Given the contention, in January 2019, Venezuela’s National Assembly used its constitutional powers to appoint Juan Guaidó as interim-president until new elections could be held. Plans for a new election, however, have been complicated by Maduro’s refusal to cede power.

Trump supported Guaidó early in the dispute, officially recognizing him as president of Venezuela in January 2019. In August of that year, as Maduro refused to approve new elections, the Trump administration imposed economic sanctions on the country.

Biden has broadly supported Guaidó’s claims to power, while simultaneously alleging that Maduro is a “thug” who runs an “oppressive regime.” In recent weeks, Biden’s transition team has signaled that they will push for Maduro to secede power and open the country up to new and free elections.

Abraham Accords: 

Throughout its tenure in office, the Trump administration has undertaken a major effort to help stabilize the Middle East.

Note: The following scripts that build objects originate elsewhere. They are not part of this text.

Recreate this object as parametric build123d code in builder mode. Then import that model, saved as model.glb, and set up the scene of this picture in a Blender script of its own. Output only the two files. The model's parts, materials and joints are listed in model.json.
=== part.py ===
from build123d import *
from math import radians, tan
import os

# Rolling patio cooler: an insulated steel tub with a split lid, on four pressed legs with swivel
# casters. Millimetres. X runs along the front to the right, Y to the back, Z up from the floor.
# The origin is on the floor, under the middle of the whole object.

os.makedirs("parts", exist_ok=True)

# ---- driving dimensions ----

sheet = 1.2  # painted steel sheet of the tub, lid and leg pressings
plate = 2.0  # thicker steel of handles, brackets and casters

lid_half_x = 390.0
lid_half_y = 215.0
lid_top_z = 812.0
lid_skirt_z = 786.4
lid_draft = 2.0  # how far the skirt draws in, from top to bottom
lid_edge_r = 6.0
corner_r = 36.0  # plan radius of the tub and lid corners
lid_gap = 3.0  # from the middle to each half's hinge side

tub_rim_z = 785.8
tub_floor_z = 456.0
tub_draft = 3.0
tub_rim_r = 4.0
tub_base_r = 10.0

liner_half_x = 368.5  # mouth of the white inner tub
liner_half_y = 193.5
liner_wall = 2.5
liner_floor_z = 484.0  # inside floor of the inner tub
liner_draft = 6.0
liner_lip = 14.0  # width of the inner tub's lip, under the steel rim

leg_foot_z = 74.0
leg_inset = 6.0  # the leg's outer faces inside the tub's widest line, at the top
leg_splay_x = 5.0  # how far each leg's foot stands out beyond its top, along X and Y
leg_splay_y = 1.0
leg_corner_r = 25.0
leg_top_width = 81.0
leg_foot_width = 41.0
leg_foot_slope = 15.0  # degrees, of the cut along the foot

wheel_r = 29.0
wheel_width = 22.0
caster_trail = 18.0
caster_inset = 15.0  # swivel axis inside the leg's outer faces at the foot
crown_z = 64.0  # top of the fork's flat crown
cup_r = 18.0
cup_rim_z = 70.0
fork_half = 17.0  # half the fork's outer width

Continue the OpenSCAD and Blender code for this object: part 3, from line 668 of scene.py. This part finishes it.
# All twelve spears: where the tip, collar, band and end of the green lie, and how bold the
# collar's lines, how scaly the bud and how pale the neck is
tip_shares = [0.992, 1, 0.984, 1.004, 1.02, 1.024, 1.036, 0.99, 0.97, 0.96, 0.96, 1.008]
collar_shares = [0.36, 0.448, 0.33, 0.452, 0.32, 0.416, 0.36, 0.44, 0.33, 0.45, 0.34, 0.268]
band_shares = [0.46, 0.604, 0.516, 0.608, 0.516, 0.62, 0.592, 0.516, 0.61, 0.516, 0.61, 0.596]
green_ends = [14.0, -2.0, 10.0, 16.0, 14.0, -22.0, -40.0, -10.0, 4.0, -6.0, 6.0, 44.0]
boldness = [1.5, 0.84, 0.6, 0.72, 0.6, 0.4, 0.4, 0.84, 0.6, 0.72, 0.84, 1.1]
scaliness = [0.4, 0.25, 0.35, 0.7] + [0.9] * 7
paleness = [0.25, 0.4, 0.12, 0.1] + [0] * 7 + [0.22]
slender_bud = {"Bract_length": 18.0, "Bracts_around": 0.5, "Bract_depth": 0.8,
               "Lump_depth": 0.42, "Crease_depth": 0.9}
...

One of its most noted steps towards that goal came in mid-2020 when Trump brokered a summit at the White House between the United Arab Emirates (UAE), Bahrain, and Israel.

The results of that summit and prior State Department talks was a peace deal between the three Middle East nations. The accords were the first normalizing relations between Israel and an Arab country since the early 1990s.

“For years you had blood in the sand … now you’re going to have peace and it will be a real peace,” Trump said during a public White House meeting with leaders from Bahrain, the UAE, and Israeli Prime Minister Benjamin Netanyahu.

Following the summit, at least five other Arab countries expressed interest in normalizing relations with Israel. In late-October 2020 that proved to be true when the U.S. brokered a pact between Sudan and Israel normalizing relations. Another Arab nation, Morrocco, followed suit in December 2020.

It is unclear if the incoming Biden administration will prioritize further attempts to normalize relations between Israel and its Arab neighbors. The president-elect, however, has praised the Abraham Accords as a “historic step to bridge the deep divides of the Middle East.”